Philip Buckle, Graham L. Marsh, and Sydney Smale, "Reframing Risk, Hazards, Disasters, and Daily Life: A Report of Research into Local Appreciation of Risks and Threats," pp. 309-324.

This paper introduces a series of research projects in which we have been engaged examining a number of issues related to contemporary disaster management since 1999. These research projects, supported by our own agencies and Emergency Management Australia, have at their core an examination of the concepts of community, localness, risk, hazard, vulnerability and resilience and everyday life.

John Handmer, "The Chimera of Precision: Inherent Uncertainties in Disaster Loss Assessment," pp. 325-346.

Loss assessments are undertaken to support decisions about disaster mitigation. There is considerable pressure to use economic principles and to make such assessments a condition of funding for all mitigation. A fundamental underlying assumption is that loss assessments are accurate and comparable-and that this accuracy makes comparisons more valid. Unfortunately, it appears that this is not the case. A key question concerns whether loss assessments can be made accurate and comparable through improved knowledge and training-as implied by many critics of the approach-or whether the problems are inherent in the idea of loss assessment. Drawing primarily on Australian flood loss assessment work, these issues are examined.

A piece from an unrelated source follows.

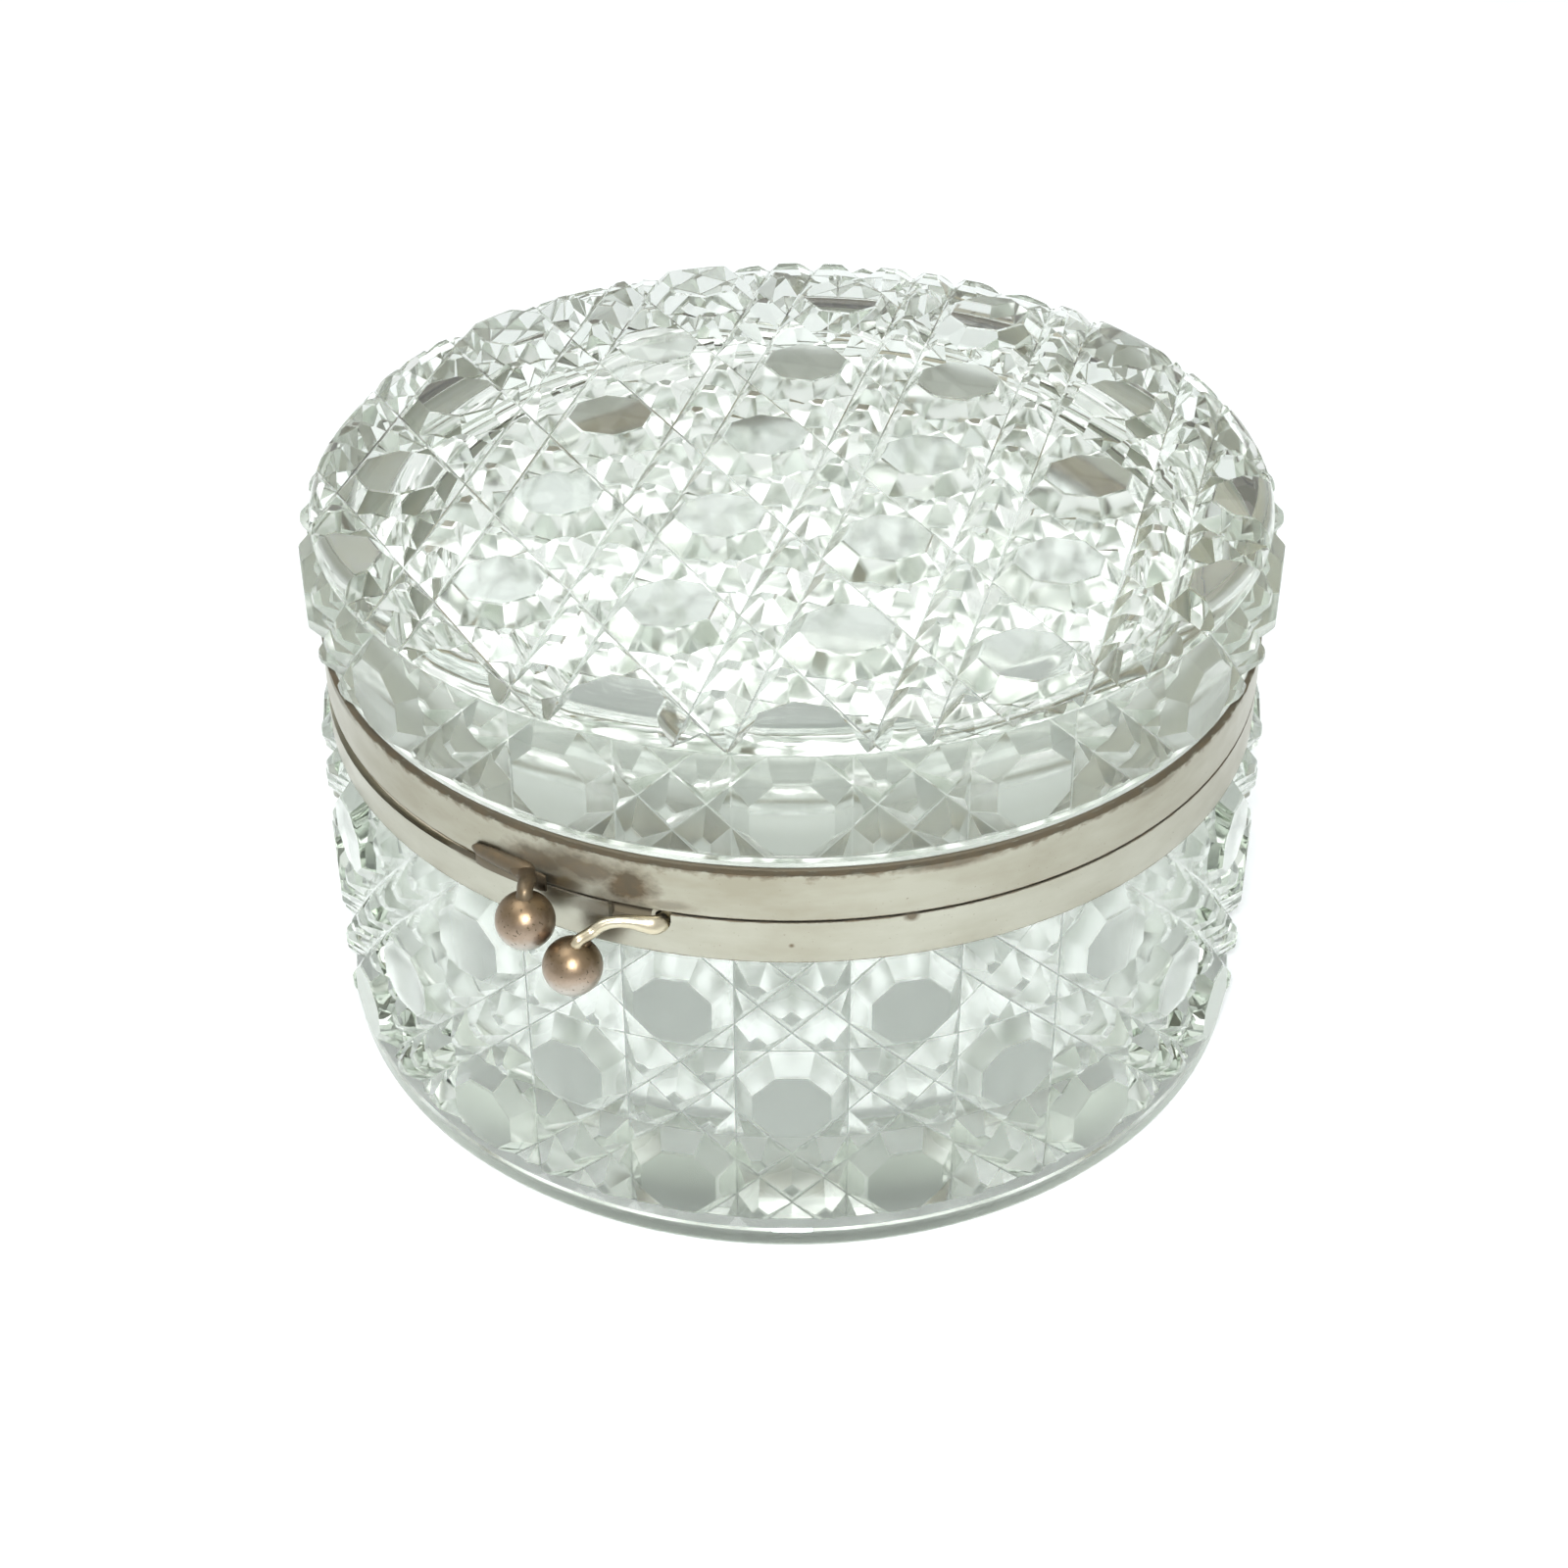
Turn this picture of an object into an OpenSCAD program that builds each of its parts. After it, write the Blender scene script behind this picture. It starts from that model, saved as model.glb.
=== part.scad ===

Results suggest that the uncertainties may be larger than generally acknowledged, that at least some are irreducible, and that comparisons may not be assisted by improved accuracy. The implication is that loss assessment methods should aim to make comparisons valid and reliable rather than chase unachievable precision. (AA)

Sarah Norman and Eve Coles, "Order Out of Chaos? A Critical Review of the Role of Central, Regional, and Local Government in Emergency Planning in London," pp. 347-367.

This paper will focus on the recent development of emergency planning in the U.K., the current situation following the latest review and how the structures that exist between the Greater London Boroughs and Central Government have reacted in responding to an event of equal magnitude to 9/11.

T. Joseph Scanlon, "Helping the Other Victims of September 11: Gander Uses Multiple EOCs to Deal With 38 Diverted Flights," pp. 369-398.

On September 11, 2001, after seeing three hijacked jets turned into missiles and a fourth crash in Pennsylvania, the United States ordered all U.S.-registered aircraft to land at the nearest airport and closed its airspace. When the decision was made, hundreds of commercial flights were over the Pacific or Atlantic en route to North America. Some had sufficient fuel to turn back. Most needed a North American airport to take them and that airport had to be in Canada. The Canadian government, its air traffic control system and Canadian airports were presented with a fait accompli. They had to accept hundreds of aircraft knowing-given what happened-that one or more of them might be carrying terrorists or be under terrorist control. Worried about the possibility that some of those jets might attack major Canadian cities, the federal government ordered that these jets land at smaller communities along Canada’s East Coast. Two Canadian cities-Halifax and Vancouver-received the most diverted flights on September 11. But when Gander’s population-10,347-is considered its intake was proportionally far greater. Gander took in 38 flights and 6,600 passengers, a 63 per cent increase in its population, compared to a two per cent increase in Halifax, less than a third of a one per cent increase for Vancouver. This article is about how Gander handled that situation. As will be shown, the community activated a number of emergency operations centers (EOCs)-and each ended up managing one aspect of the response. Though the airport was the key, the result was a coordinated system that ran smoothly without any single agency taking charge. This article describes how that system came about, why it worked, and how Gander avoided problems that often occur with multiple EOCs and emergent groups.